<<<<
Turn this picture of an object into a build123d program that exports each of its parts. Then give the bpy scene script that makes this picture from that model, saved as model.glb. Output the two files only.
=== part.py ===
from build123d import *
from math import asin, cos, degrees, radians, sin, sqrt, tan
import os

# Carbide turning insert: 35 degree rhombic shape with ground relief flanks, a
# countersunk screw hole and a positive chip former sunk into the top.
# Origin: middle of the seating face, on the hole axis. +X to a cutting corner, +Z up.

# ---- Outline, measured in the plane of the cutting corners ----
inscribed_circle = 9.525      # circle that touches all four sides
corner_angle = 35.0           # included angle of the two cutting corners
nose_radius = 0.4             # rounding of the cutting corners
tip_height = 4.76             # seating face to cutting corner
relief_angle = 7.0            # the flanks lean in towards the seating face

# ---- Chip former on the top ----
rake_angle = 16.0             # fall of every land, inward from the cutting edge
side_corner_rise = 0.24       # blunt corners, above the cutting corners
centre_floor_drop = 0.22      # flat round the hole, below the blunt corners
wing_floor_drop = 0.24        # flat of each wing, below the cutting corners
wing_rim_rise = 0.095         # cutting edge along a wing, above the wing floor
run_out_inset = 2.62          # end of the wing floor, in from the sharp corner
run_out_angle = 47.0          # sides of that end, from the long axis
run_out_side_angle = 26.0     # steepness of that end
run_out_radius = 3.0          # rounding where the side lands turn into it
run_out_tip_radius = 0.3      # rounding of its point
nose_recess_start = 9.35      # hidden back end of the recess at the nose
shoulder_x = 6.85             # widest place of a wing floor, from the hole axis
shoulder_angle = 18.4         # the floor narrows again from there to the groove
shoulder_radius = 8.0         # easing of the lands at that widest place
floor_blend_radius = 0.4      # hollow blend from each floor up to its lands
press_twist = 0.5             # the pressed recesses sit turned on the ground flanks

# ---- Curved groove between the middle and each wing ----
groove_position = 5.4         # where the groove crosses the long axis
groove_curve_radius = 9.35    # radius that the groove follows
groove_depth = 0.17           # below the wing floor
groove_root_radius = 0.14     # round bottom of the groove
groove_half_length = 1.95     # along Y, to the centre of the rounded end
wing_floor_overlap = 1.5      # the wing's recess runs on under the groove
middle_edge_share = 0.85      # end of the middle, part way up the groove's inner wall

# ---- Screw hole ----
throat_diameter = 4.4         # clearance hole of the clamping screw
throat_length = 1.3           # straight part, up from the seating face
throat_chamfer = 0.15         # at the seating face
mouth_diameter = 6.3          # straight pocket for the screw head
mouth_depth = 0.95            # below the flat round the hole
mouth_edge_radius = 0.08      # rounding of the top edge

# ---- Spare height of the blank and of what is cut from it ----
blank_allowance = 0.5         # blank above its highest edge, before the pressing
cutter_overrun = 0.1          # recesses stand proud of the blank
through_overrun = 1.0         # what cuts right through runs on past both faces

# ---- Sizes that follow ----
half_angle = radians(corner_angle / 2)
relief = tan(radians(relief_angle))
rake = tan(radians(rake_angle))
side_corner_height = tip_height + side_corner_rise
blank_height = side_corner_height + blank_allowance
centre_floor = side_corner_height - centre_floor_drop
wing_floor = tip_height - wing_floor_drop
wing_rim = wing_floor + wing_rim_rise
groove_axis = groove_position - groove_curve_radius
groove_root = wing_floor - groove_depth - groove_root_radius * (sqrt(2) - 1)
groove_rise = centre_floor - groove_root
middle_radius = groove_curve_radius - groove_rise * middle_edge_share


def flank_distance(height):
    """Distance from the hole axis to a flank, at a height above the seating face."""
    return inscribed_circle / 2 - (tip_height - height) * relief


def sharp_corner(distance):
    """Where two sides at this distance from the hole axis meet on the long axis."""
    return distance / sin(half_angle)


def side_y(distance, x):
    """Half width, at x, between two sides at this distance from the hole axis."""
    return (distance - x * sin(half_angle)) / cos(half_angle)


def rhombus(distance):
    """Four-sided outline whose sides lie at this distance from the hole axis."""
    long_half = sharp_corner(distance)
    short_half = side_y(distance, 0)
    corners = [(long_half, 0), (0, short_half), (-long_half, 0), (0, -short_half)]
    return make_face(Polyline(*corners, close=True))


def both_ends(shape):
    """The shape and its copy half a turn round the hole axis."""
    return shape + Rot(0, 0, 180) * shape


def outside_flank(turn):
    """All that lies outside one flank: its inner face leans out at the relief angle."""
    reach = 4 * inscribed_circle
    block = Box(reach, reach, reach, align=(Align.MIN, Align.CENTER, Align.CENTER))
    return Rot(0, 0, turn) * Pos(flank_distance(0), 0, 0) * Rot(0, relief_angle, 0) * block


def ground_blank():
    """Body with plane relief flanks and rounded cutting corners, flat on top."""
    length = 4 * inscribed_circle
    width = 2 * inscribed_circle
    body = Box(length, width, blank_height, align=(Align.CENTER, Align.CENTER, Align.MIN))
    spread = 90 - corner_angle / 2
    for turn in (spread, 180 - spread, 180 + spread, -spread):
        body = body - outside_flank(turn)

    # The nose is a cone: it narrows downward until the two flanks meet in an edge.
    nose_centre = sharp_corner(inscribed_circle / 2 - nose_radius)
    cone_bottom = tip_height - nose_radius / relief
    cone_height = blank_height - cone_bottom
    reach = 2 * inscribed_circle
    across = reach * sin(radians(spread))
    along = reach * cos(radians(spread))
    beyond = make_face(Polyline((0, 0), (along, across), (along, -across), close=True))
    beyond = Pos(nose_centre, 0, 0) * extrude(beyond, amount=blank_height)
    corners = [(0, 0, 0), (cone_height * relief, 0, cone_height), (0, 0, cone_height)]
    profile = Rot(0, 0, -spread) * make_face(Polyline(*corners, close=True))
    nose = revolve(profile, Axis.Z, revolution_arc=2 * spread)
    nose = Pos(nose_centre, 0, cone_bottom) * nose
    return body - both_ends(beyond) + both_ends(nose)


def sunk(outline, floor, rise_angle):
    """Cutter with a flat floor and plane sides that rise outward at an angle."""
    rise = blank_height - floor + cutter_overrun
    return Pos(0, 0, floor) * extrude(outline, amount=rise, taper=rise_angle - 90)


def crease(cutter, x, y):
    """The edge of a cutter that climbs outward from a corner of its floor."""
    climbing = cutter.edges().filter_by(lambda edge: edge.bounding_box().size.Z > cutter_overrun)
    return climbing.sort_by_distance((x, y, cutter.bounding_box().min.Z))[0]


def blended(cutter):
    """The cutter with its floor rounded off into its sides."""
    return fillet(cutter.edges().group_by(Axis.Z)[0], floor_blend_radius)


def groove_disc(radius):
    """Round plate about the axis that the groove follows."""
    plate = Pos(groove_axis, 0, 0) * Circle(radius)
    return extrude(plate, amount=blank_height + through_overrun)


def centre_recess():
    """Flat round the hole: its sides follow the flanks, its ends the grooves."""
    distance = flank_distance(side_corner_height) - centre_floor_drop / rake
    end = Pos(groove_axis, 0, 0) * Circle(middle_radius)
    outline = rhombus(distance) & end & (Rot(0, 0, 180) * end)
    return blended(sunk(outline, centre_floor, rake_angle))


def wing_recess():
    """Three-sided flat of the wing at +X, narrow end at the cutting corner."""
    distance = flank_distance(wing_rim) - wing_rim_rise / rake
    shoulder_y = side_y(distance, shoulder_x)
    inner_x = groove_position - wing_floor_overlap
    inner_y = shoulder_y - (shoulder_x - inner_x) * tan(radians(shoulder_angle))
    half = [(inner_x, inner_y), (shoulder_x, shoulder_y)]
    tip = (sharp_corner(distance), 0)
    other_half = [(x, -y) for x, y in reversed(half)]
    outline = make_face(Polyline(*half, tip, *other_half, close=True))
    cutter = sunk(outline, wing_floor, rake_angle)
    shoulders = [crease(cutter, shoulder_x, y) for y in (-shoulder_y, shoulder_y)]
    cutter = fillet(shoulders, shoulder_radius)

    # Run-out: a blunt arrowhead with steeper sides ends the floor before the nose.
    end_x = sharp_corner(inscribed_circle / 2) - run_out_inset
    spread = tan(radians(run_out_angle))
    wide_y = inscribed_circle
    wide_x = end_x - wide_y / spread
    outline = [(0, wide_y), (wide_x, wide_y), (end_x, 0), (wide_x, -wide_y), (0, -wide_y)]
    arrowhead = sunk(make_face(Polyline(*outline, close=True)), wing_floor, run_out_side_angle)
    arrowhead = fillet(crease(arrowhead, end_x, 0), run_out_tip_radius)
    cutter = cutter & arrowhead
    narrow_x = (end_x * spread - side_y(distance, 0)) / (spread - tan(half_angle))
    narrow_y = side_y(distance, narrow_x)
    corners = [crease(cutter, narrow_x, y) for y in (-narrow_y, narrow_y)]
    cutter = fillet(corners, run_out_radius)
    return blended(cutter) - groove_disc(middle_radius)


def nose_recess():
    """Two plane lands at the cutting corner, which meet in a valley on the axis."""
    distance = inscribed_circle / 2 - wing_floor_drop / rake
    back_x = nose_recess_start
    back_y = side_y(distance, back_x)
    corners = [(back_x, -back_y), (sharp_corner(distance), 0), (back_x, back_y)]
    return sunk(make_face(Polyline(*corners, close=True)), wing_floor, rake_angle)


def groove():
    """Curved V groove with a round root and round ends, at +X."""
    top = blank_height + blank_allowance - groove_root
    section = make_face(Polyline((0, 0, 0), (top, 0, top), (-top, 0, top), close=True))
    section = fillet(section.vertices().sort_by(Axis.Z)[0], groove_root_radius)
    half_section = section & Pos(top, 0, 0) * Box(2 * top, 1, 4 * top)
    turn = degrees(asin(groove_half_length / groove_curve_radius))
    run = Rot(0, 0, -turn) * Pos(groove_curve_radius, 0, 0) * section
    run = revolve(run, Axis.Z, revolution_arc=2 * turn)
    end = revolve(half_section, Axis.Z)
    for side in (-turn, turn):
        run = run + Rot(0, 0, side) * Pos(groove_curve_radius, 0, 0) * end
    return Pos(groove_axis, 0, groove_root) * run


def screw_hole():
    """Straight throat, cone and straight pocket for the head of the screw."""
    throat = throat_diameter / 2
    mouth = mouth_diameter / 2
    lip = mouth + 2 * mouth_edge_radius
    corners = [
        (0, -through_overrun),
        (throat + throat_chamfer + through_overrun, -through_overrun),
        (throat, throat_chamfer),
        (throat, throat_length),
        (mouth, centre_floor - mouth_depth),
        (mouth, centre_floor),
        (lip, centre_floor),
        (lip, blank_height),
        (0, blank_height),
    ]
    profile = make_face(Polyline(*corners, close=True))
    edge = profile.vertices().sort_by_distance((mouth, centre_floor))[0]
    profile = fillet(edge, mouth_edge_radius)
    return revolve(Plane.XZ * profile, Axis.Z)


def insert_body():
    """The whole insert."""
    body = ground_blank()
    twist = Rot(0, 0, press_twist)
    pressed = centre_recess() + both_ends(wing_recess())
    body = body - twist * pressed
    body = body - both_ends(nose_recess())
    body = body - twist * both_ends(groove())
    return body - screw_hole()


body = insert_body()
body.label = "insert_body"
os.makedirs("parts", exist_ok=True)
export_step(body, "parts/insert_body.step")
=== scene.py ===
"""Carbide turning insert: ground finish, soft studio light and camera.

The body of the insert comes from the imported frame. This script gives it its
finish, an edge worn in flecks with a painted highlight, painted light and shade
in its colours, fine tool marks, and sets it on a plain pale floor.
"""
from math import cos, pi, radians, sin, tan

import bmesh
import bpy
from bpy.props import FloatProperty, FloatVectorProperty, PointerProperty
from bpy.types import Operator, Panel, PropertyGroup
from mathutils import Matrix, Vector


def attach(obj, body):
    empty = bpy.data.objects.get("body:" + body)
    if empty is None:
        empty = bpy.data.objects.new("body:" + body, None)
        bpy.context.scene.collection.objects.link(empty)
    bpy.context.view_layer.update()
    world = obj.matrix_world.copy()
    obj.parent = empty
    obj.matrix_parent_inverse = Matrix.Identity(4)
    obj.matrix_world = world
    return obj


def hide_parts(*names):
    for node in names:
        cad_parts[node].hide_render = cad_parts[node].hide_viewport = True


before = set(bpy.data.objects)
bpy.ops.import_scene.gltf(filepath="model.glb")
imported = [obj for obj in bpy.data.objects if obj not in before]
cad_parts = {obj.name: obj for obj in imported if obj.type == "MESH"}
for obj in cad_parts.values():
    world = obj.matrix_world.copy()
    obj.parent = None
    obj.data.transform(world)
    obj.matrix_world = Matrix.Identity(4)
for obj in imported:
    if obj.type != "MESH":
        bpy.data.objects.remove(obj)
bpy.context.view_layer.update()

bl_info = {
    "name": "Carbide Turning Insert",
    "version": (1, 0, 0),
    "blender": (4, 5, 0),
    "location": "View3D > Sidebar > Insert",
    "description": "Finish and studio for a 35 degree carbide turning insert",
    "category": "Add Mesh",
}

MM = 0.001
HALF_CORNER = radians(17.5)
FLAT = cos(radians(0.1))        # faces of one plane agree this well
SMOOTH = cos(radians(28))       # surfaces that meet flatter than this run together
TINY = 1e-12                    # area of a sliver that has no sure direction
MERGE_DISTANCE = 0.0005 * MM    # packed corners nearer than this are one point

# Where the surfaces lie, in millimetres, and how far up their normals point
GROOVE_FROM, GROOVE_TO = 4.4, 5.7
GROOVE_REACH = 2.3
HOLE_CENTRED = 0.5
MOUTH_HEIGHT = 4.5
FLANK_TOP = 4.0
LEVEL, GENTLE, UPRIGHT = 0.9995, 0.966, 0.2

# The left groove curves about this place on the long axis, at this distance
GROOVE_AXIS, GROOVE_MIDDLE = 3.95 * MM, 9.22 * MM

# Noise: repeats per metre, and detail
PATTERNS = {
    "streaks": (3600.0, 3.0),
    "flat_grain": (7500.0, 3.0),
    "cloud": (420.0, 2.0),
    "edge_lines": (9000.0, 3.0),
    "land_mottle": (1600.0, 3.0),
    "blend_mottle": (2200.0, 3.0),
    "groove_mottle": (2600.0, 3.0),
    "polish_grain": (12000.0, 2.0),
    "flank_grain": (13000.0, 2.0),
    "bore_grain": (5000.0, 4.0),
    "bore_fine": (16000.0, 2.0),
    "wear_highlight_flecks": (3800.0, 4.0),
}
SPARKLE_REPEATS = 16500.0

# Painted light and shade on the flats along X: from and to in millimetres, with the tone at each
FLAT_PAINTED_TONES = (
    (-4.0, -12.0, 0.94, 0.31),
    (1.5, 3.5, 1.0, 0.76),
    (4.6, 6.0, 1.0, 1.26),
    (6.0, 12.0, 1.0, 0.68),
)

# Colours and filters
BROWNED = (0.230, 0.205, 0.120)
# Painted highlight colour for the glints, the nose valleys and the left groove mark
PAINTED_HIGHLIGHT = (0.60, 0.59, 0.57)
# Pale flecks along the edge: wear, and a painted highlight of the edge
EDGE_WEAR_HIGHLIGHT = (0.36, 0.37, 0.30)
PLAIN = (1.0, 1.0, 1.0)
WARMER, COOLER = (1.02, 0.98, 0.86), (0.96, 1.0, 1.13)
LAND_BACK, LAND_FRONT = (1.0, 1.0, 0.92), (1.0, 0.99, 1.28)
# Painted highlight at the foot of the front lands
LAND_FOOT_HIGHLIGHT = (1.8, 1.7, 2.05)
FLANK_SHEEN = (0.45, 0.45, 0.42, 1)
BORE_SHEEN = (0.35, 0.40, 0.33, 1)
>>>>
**GIVEN PROBLEM**
Starting at the line that contains "body = insert_body()", repeat each line exactly, and stop after the line that contains "light and camera.".

**WRITTEN SOLUTION**
body = insert_body()
body.label = "insert_body"
os.makedirs("parts", exist_ok=True)
export_step(body, "parts/insert_body.step")
=== scene.py ===
"""Carbide turning insert: ground finish, soft studio light and camera.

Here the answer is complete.